Return-to-Work Should Be About More Than “Light Duty”

Return-to-Work Should Be About More Than “Light Duty”

| April 09, 2026

When employers hear “return to work,” the conversation often starts with restrictions, modified schedules, or a short list of lighter tasks.

But a strong return-to-work program should do more than fill time. Done well, it helps a business hold on to one of its most valuable assets: Experience.

Best practices in return-to-work planning reveal a bigger opportunity. A successful program is not just about getting an employee back into their original role as quickly as possible. It is also about identifying where that employee can still contribute during recovery: whether that means transitional duties, a modified role, or another way to stay engaged in the business.

That is where the conversation becomes more valuable. For employees with deep operational knowledge, the most useful role during recovery may not be their usual one.

It may be training. It may be mentoring. It may be helping newer team members learn the judgment calls, workarounds, and standards that never make it into a handbook.

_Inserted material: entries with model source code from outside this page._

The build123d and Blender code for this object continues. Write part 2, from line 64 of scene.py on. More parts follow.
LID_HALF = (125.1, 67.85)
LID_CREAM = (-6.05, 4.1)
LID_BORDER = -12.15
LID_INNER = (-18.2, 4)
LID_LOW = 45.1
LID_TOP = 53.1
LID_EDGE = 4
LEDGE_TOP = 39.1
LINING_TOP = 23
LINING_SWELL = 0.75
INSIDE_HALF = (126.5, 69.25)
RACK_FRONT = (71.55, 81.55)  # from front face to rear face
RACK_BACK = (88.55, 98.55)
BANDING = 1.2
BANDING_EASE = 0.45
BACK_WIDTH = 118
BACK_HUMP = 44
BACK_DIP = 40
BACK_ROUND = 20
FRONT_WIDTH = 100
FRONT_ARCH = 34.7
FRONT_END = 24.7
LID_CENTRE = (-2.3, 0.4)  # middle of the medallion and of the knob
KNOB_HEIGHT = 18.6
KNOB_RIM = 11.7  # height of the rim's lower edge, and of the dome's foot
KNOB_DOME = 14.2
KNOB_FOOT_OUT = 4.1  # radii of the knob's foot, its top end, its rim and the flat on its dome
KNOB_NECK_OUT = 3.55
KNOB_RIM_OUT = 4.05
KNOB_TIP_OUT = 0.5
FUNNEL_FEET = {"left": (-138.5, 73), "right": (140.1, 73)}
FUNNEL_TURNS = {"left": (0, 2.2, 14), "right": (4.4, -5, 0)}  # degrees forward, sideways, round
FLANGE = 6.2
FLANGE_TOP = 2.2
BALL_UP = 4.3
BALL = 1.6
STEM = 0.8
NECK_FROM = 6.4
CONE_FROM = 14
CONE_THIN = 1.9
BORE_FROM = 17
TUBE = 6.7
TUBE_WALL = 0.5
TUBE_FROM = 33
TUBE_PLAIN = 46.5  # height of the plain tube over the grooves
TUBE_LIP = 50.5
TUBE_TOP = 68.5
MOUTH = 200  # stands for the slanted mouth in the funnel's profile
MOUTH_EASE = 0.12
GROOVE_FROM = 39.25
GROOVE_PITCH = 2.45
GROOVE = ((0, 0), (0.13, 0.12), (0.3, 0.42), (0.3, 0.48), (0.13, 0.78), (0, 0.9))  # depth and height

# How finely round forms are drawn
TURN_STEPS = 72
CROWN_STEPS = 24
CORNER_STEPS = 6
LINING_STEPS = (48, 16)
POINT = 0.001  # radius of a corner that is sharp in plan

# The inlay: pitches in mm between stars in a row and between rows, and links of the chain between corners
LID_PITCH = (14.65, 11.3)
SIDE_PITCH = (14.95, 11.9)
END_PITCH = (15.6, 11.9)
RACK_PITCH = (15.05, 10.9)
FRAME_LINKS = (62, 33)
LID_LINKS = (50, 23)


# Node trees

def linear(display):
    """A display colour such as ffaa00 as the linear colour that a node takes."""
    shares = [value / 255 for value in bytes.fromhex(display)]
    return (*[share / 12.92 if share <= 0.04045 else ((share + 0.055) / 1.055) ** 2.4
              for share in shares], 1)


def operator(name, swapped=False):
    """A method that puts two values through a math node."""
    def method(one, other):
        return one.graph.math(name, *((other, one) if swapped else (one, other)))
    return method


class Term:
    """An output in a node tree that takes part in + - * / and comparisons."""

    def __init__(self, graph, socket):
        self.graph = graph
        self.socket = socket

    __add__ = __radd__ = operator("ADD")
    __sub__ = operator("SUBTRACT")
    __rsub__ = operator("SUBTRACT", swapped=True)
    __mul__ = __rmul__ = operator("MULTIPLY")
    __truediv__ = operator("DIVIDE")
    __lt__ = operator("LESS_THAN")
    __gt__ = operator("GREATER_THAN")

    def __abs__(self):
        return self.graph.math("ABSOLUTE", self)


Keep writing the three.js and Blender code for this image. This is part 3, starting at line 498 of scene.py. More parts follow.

Instead of asking only, “What can this employee physically do right now?” employers should also be asking, “Where is this employee’s experience most valuable right now?”

That shift matters for several reasons:

  • Knowledge retention: Experienced employees often carry the small but critical details that keep operations steady. When they stay engaged, that knowledge stays active too.

  • Connection to the workplace: Long absences can lead to disengagement. A meaningful path back helps employees stay connected to the business while they recover.

  • Business impact: Return-to-work is not just an administrative process. Well-designed programs help reduce absence-related costs, lower replacement-worker expenses, support morale, and improve retention.

That is why the best programs are built with intention. Written policies, clear roles and responsibilities, open communication, functional job descriptions, and realistic transitional-duty options all help create a smoother and more effective process.

At DiNicola Insurance Services, we view return-to-work planning as an opportunity to protect experience, preserve continuity, and support both the employee and the business through recovery.

Sometimes the smartest plan is not just finding a lighter task. It is finding where someone’s experience can still make the biggest impact.